I’m also surprised that dynamic stability leads to suboptimal outcomes that are predictable in advance. Intuitively, it seems like this should never happen.
Certainly not, in the most general case, as you correctly point out.
Here I was studying a particular case: updateless agents in a world remotely looking like the real world. And even more particular: thinking about the kinds of priors that superintelligences created in the real world might actually have.
Eliezer believes that, in these particular cases, it’s very likely we will get optimal behavior (we won’t get trapped priors, nor commitment races). I disagree, and that’s what I argue in the post.
If by “predictable in advance” you mean “from the updateless agent’s prior”, then nope! Updatelessness maximizes EV from the prior, so it will do whatever looks best from this perspective. If that’s what you want, then updatelessness is for you! The problem is, we have many pro tanto reasons to think this is not a good representation of rational decision-making in reality, nor the kind of cognition that survives for long in reality. Because of considerations about “the world being so complex that your prior will be missing a lot of stuff”. And in particular, multi-agentic scenarios are something that makes this complexity sky-rocket.
Of course, you can say “but that consideration will also be included in your prior”. And that does make the situation better. But eventually your prior needs to end.

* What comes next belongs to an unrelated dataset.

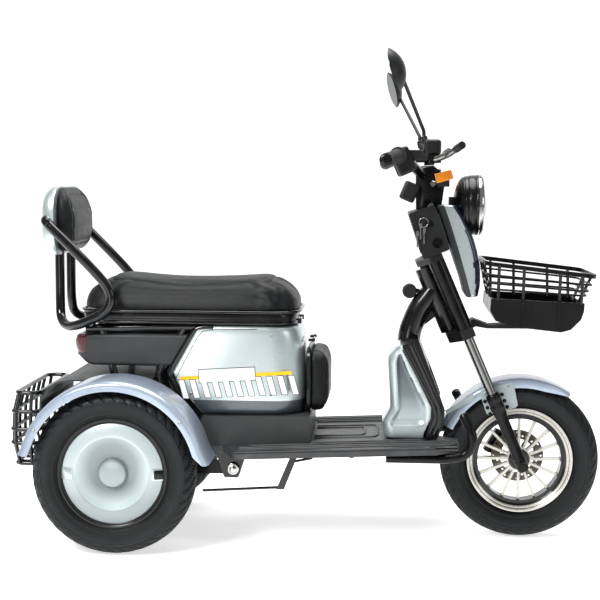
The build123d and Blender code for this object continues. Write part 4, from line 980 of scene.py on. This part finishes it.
def backrest_back():
    """The backrest's bright shell: a rounded dish that cups the back of its pad."""
    low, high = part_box("backrest_shell")
    middle, half_y, half_z = (low[2] + high[2]) / 2, high[1], (high[2] - low[2]) / 2
    layers = [(0.006, 0.004), (0.006, 0.0), (0.0, -0.001), (-0.010, 0.001), (-0.018, 0.006), (-0.025, 0.014),
              (-0.030, 0.025), (-0.0325, 0.038), (-0.0335, 0.055)]
    plate("backrest_dish", half_z, half_y, (0.066, 0.02), layers,
          lambda depth, up, across: (high[0] + depth, across, middle + up), SILVER, "frame",
          ["backrest_shell"])


def seat_tray():
    """The seat's glossy base: a shallow tray with a stepped wall and a rolled bead round its foot."""
    low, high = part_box("seat_pan")
    high = (high[0] - 0.008, high[1], high[2])
    corner = 0.072
    layers = [(0.5735, 0.030), (0.5735, 0.0045), (0.5765, 0.0022), (0.5800, 0.0022), (0.5815, 0.0045),
              (0.5860, 0.0045), (0.5875, 0.0026), (0.5985, 0.0018), (0.6020, 0.0040), (0.6035, 0.010),
              (0.6035, 0.030)]
    rows = [plan_loop(low, high, max(0.02, corner - inset), z, inset) for z, inset in layers]
    stacked("seat_tray", rows, TRIM_ABS, "seat", ["seat_pan"])
    tube("tray_bead", plan_loop(low, high, corner, 0.5772, 0.0032), 0.0040, GLOSS, "seat", ring=True)


def wheel_cap(side, label):
    """A rear wheel's cap: a sloping ring, a dish that sinks towards its hub, and three small patches; the
    black one, in a bright border, is painted shade for the inside of a slot.
    """
    foot = 0.2643
    cone = [(0.036, 0.0050), (0.060, 0.0105), (0.091, 0.0205), (0.0945, 0.0222), (0.0990, 0.0222),
            (0.128, 0.0125), (0.1345, 0.0085)]
    dome = [(0.0, 0.0178), (0.028, 0.0178), (0.0325, 0.0165), (0.0345, 0.0135), (0.0350, 0.0060)]
    outline = dome + cone + [(0.1362, 0.0060), (0.1362, 0.0), (0.034, 0.0), (0.0, 0.0)]
    turned("cap_" + label, (REAR_AXLE_X, side * foot, AXLE_Z), (0, side, 0), [(h, r) for r, h in outline],
           CAP, "rear_wheel_" + label, ["wheel_cap_" + label], 96)
    # The third patch is black: painted shade for the inside of a slot, set in the second patch's bright
    # border.
    for number, (centre, half, lift, finish) in enumerate((
            (-0.1145, 0.0150, 0.0022, SILVER), (0.1165, 0.0150, 0.0018, SILVER),
            (0.1185, 0.0118, 0.0026, TRIM_ABS))):
        def on_cone(rise, u, v, centre=centre):
            out = foot + rise + between(cone, math.hypot(centre + u, v))
            return REAR_AXLE_X + centre + u, side * out, AXLE_Z + v
        layers = [(-0.003, 0.0), (lift - 0.0004, 0.0), (lift, 0.0006)]
        plate(f"cap_patch_{number}_{label}", half, half, (0.004, 0.004), layers, on_cone, finish,
              "rear_wheel_" + label, steps=4)


def child_back():
    """The child seat's base plate: a moulded slab with rounded corners and a raised lip."""
    middle, half_y, half_z = 0.426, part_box("child_plate")[1][1] + 0.002, 0.086
    layers = [(-0.0015, 0.010), (-0.0010, 0.005), (0.0010, 0.002), (0.0080, 0.0), (0.0100, 0.0015),
              (0.0110, 0.006), (0.0120, 0.010)]
    plate("child_back", half_z, half_y, (0.030, 0.02), layers, lambda x, up, across: (x, across, middle + up),
          TRIM_ABS, "child_seat", ["child_plate"])


def wire_basket():
    """The rear basket: thick enamelled wire rings, bowed uprights and a slatted floor."""
    front, half = -0.694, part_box("rear_basket")[1][1] - 0.005
    levels = [(0.3905, 0.060), (0.341, 0.072), (0.294, 0.074), (0.258, 0.074), (0.205, 0.062)]
    for number, (z, depth) in enumerate(levels):
        loop = plan_loop((front - depth, -half, 0), (front, half, 0), 0.020, z, 0.0, 4)
        tube(f"basket_ring_{number}", loop, 0.0056, GLOSS, "frame", "rear_basket", ring=True, smooth=False)
    for number, share in enumerate((-0.82, -0.5, -0.17, 0.17, 0.5, 0.82)):
        wire = [(front - depth, half * share, z) for z, depth in levels]
        wire.append((front, half * share, levels[-1][0]))
        tube(f"basket_rear_{number}", wire, 0.0046, GLOSS, "frame", "rear_basket", smooth=False)
    for side in (-1, 1):
        for number, share in enumerate((0.30, 0.82)):
            upright = [(front - depth * share, side * half, z) for z, depth in levels]
            tube(f"basket_side_{number}_{side + 1}", upright, 0.0046, GLOSS, "frame", "rear_basket",
                 smooth=False)
        hook = [(front - out, side * 0.098, z) for out, z in ((0.070, 0.341), (0.079, 0.346), (0.080, 0.330))]
        tube(f"basket_hook_{side + 1}", hook, 0.0052, GLOSS, "frame")
    for number, across in enumerate((-0.120, -0.060, 0.0, 0.060, 0.120)):
        tube(f"basket_front_{number}", [(front, across, levels[0][0]), (front, across, levels[-1][0])],
             0.0036, GLOSS, "frame", "rear_basket", smooth=False)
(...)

And I argue, that’s much before you have all the necessary information to confidently commit to something forever (but other people might disagree with this).
Got it, thank you!
It seems like trapped priors and commitment races are exactly the sort of cognitive dysfunction that updatelessness would solve in generality.
My understanding is that trapped priors are a symptom of a dysfunctional epistemology, which over-weights prior beliefs when updating on new observations. This results in an agent getting stuck, or even getting more and more confident in their initial position, regardless of what observations they actually make.
Similarly, commitment races are the result of dysfunctional reasoning that regards accurate information about other agents as hazardous. It seems like the consensus is that updatelessness is the general solution to infohazards.
My current model of an “updateless decision procedure”, approximated on a real computer, is something like “a policy which is continuously optimized, as an agent has more time to think, and the agent always acts according to the best policy it’s found so far.” And I like the model you use in your report, where an ecosystem of participants collectively optimize a data structure used to make decisions.
Since updateless agents use a fixed optimization criterion for evaluating policies, we can use something like an optimization market to optimize an agent’s policy. It seems easy to code up traders that identify “policies produced by (approximations of) Bayesian reasoning”, which I suspect won’t be subject to trapped priors.
So updateless agents seem like they should be able to do at least as well as updateful agents. Because they can identify updateful policies, and use those if they seem optimal. But they can also use different reasoning to identify policies like “pay Paul Ekman to drive you out of the desert”, and automatically adopt those when they lead to higher EV than updateful policies.
I suspect that the generalization of updatelessness to multi-agent scenarios will involve optimizing over the joint policy space, using a social choice theory to score joint policies. If agents agree at the meta level about “how conflicts of interest should be resolved”, then that seems like a plausible route for them to coordinate on socially optimal joint policies.
I think this approach also avoids the sky-rocketing complexity problem, if I understand the problem you’re pointing to. (I think the problem you’re pointing to involves trying to best-respond to another agent’s cognition, which gets more difficult as that agent becomes more complicated.)